Below are some entries. Copy each line that holds the string "object".

--- begin Entries provided ---

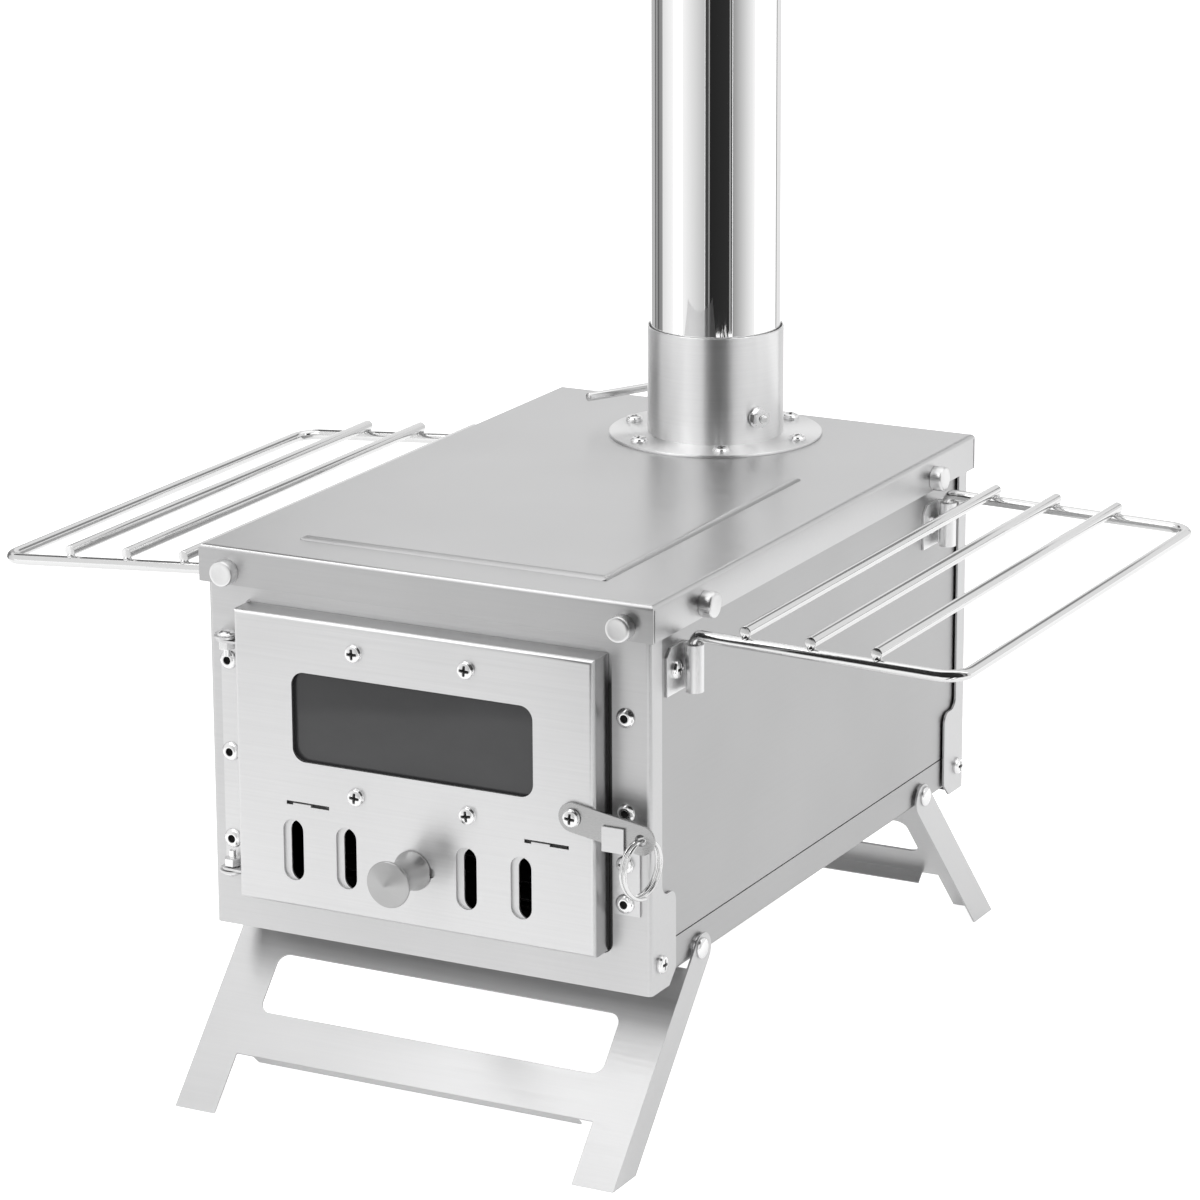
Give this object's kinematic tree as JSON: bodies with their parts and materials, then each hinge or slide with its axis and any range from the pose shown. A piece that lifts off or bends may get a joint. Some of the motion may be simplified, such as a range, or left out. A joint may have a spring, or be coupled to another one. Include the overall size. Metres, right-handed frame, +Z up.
{
  "type": "tent wood stove",
  "caption": "Folding stainless tent wood stove: box firebox with glazed door, air slider, lift-off side racks, splayed folding legs and a flue with a butterfly damper.",
  "frame": {"origin": "on the ground, midway between the two long sides and midway between the lid's front and rear edges", "axes": "+Z up, -Y towards the door, +X to the right seen from the door"},
  "size_m": [0.4594, 0.39, 0.5855],
  "materials": {
    "body_steel": "satin brushed",
    "door_steel": "satin brushed",
    "grate_steel": "dull, heat tinted",
    "collar_steel": "brushed round",
    "pipe_steel": "mirror polished",
    "fastener_steel": "bright",
    "wire_steel": "bright drawn wire",
    "knob_steel": "turned, polished",
    "latch_steel": "satin",
    "window_glass": "clear ceramic glass over a dark firebox",
    "gasket_fibre": "woven fibre tape"
  },
  "bodies": {
    "stove_body": {"bottom_pan": "body_steel", "side_panel_left": "body_steel", "side_panel_right": "body_steel", "front_panel": "body_steel", "rear_panel": "body_steel", "door_stop_frame": "door_steel", "top_plate": "body_steel", "lid_studs": "fastener_steel", "panel_screws": "fastener_steel", "fire_grate": "grate_steel", "flue_flange": "collar_steel", "flue_collar": "collar_steel", "flange_screws": "fastener_steel", "hinge_plate": "door_steel", "hinge_rivets": "fastener_steel", "hinge_pin_top": "fastener_steel", "hinge_pin_bottom": "fastener_steel", "keeper": "door_steel", "keeper_rivets": "fastener_steel", "keeper_screw": "fastener_steel", "rack_bracket_front_left": "door_steel", "rack_bracket_front_right": "door_steel", "rack_bracket_rear_left": "door_steel", "rack_bracket_rear_right": "door_steel", "bracket_screws": "fastener_steel", "leg_pivots": "fastener_steel", "leg_washers": "fastener_steel"},
    "door": {"door_pan": "door_steel", "window_gasket": "gasket_fibre", "window_glass": "window_glass", "glass_retainer": "door_steel", "window_screws": "fastener_steel", "window_nuts": "fastener_steel", "latch_pivot": "fastener_steel"},
    "air_slider": {"slider_plate": "door_steel", "air_knob": "knob_steel", "knob_screw": "fastener_steel"},
    "latch": {"latch_strap": "latch_steel"},
    "ring": {"split_ring": "wire_steel"},
    "front_legs": {"front_leg_frame": "body_steel"},
    "rear_legs": {"rear_leg_frame": "body_steel"},
    "damper": {"damper_rod": "wire_steel", "damper_plate": "grate_steel", "damper_nut": "fastener_steel", "damper_plate_screws": "fastener_steel"},
    "rack_left": {"rack_wire_left": "wire_steel", "rack_bars_left": "wire_steel"},
    "rack_right": {"rack_wire_right": "wire_steel", "rack_bars_right": "wire_steel"},
    "chimney": {"chimney_section": "pipe_steel"}
  },
  "joints": [
    {"name": "door_swing", "type": "hinge", "parent": "stove_body", "child": "door", "pos_m": [-0.092, -0.1644, 0.15], "axis": [0, 0, -1], "range_deg": [0, 150]},
    {"name": "latch_turn", "type": "hinge", "parent": "door", "child": "latch", "pos_m": [0.0757, -0.1717, 0.1498], "axis": [0, -1, 0], "range_deg": [0, 75]},
    {"name": "ring_swing", "type": "hinge", "parent": "latch", "child": "ring", "pos_m": [0.10679, -0.1717, 0.14471], "axis": [0, 1, 0], "range_deg": [-10, 20]},
    {"name": "air_slide", "type": "slide", "parent": "door", "child": "air_slider", "axis": [1, 0, 0], "range_m": [-0.0033, 0.008]},
    {"name": "front_leg_fold", "type": "hinge", "parent": "stove_body", "child": "front_legs", "pos_m": [0, -0.114, 0.08], "axis": [1, 0, 0], "range_deg": [0, 127]},
    {"name": "rear_leg_fold", "type": "hinge", "parent": "stove_body", "child": "rear_legs", "pos_m": [0, 0.114, 0.08], "axis": [-1, 0, 0], "range_deg": [0, 127]},
    {"name": "damper_turn", "type": "hinge", "parent": "stove_body", "child": "damper", "pos_m": [0, 0.1106, 0.2532], "axis": [-0.8934, 0.4493, 0], "range_deg": [0, 90]},
    {"name": "rack_right_lift", "type": "slide", "parent": "stove_body", "child": "rack_right", "axis": [0, 0, 1], "range_m": [0, 0.03]},
    {"name": "rack_left_lift", "type": "slide", "parent": "stove_body", "child": "rack_left", "axis": [0, 0, 1], "range_m": [0, 0.03]},
    {"name": "chimney_lift", "type": "slide", "parent": "stove_body", "child": "chimney", "axis": [0, 0, 1], "range_m": [0, 0.06]}
  ]
}
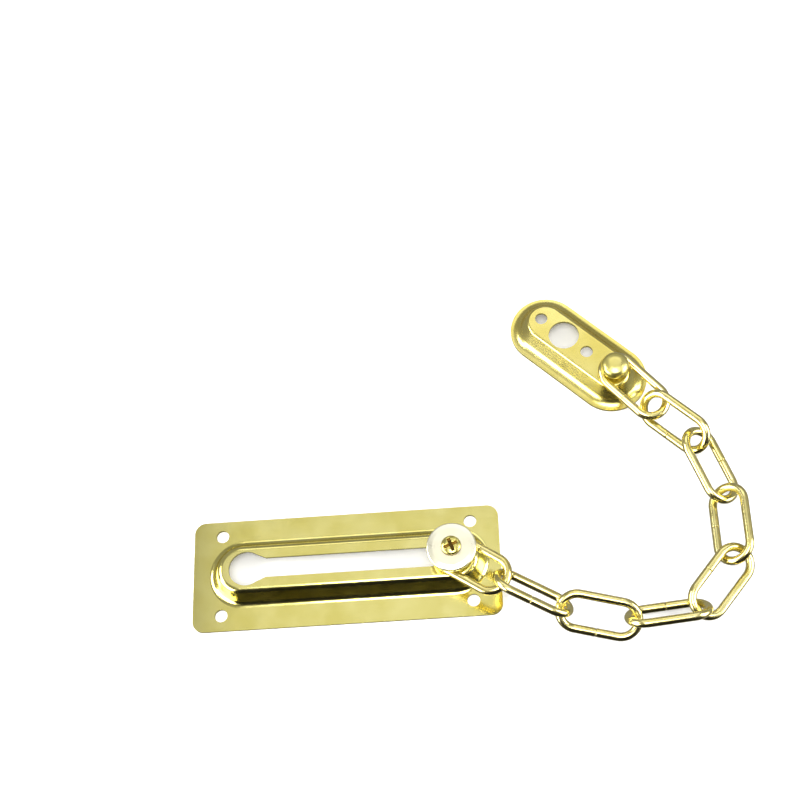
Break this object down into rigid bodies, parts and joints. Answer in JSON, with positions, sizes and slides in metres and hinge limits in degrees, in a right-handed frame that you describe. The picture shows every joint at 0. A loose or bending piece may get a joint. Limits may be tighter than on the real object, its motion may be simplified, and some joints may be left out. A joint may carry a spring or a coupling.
{
  "type": "door chain guard",
  "caption": "Door chain guard: slotted track plate with a sliding knob, a chain of wire links and an oval anchor plate.",
  "frame": {"origin": "middle of the track plate's four screw holes, in the plane of its back face", "axes": "+X along the slot towards its closed end, +Y across the track plate, +Z from the back face towards the knob's cap"},
  "size_m": [0.1948, 0.1339, 0.0208],
  "materials": {
    "track_plate": "bright plated",
    "slider_stud": "bright plated",
    "slider_cap": "satin plated",
    "slider_screw": "bright plated",
    "chain_wire": "bright plated",
    "anchor_plate": "bright plated",
    "anchor_rivet": "bright plated"
  },
  "bodies": {
    "track": {"track_plate": "track_plate"},
    "knob": {"slider_stud": "slider_stud", "slider_cap": "slider_cap", "slider_screw": "slider_screw"},
    "link_1": {"link_1": "chain_wire"},
    "link_2": {"link_2": "chain_wire"},
    "link_3": {"link_3": "chain_wire"},
    "link_4": {"link_4": "chain_wire"},
    "link_5": {"link_5": "chain_wire"},
    "link_6": {"link_6": "chain_wire"},
    "link_7": {"link_7": "chain_wire"},
    "link_8": {"link_8": "chain_wire"},
    "link_9": {"link_9": "chain_wire"},
    "anchor": {"anchor_plate": "anchor_plate", "anchor_rivet": "anchor_rivet"}
  },
  "joints": [
    {"name": "knob_slide", "type": "slide", "parent": "track", "child": "knob", "axis": [1, 0, 0], "range_m": [-0.072, 0]},
    {"name": "link_1_swivel", "type": "hinge", "parent": "knob", "child": "link_1", "pos_m": [0.038, 0, 0.0128], "axis": [0, 0, 1], "range_deg": [-60, 60]},
    {"name": "link_2_hook", "type": "hinge", "parent": "link_1", "child": "link_2", "pos_m": [0.05583, -0.01234, 0.01499], "axis": [0.4694, 0.8782, 0.092], "range_deg": [-40, 5]},
    {"name": "link_3_hook", "type": "hinge", "parent": "link_2", "child": "link_3", "pos_m": [0.07632, -0.02243, 0.00972], "axis": [-0.0576, -0.659, 0.7499], "range_deg": [-60, 60]},
    {"name": "link_4_hook", "type": "hinge", "parent": "link_3", "child": "link_4", "pos_m": [0.09938, -0.02601, 0.00777], "axis": [0.0681, -0.8744, -0.4805], "range_deg": [-15, 20]},
    {"name": "link_5_hook", "type": "hinge", "parent": "link_4", "child": "link_5", "pos_m": [0.12197, -0.02222, 0.00505], "axis": [-0.5467, 0.4909, -0.6783], "range_deg": [-50, 40]},
    {"name": "link_6_hook", "type": "hinge", "parent": "link_5", "child": "link_6", "pos_m": [0.13408, -0.00312, 0.00688], "axis": [-0.9545, 0.0104, 0.2979], "range_deg": [-35, 10]},
    {"name": "link_7_hook", "type": "hinge", "parent": "link_6", "child": "link_7", "pos_m": [0.13292, 0.01873, 0.00536], "axis": [-0.8157, -0.2506, -0.5213], "range_deg": [-45, 60]},
    {"name": "link_8_hook", "type": "hinge", "parent": "link_7", "child": "link_8", "pos_m": [0.12337, 0.03923, 0.00918], "axis": [0.6831, 0.5851, -0.437], "range_deg": [-60, 60]},
    {"name": "link_9_hook", "type": "hinge", "parent": "link_8", "child": "link_9", "pos_m": [0.10988, 0.0544, 0.00766], "axis": [-0.5446, -0.3591, -0.7579], "range_deg": [-8, 25]},
    {"name": "anchor_swivel", "type": "hinge", "parent": "link_9", "child": "anchor", "pos_m": [0.09919, 0.06549, 0.01], "axis": [0, 0, 1], "range_deg": [-20, 50]}
  ]
}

--- end Entries provided ---

§ **Correct answer**
Give this object's kinematic tree as JSON: bodies with their parts and materials, then each hinge or slide with its axis and any range from the pose shown. A piece that lifts off or bends may get a joint. Some of the motion may be simplified, such as a range, or left out. A joint may have a spring, or be coupled to another one. Include the overall size. Metres, right-handed frame, +Z up.
Break this object down into rigid bodies, parts and joints. Answer in JSON, with positions, sizes and slides in metres and hinge limits in degrees, in a right-handed frame that you describe. The picture shows every joint at 0. A loose or bending piece may get a joint. Limits may be tighter than on the real object, its motion may be simplified, and some joints may be left out. A joint may carry a spring or a coupling.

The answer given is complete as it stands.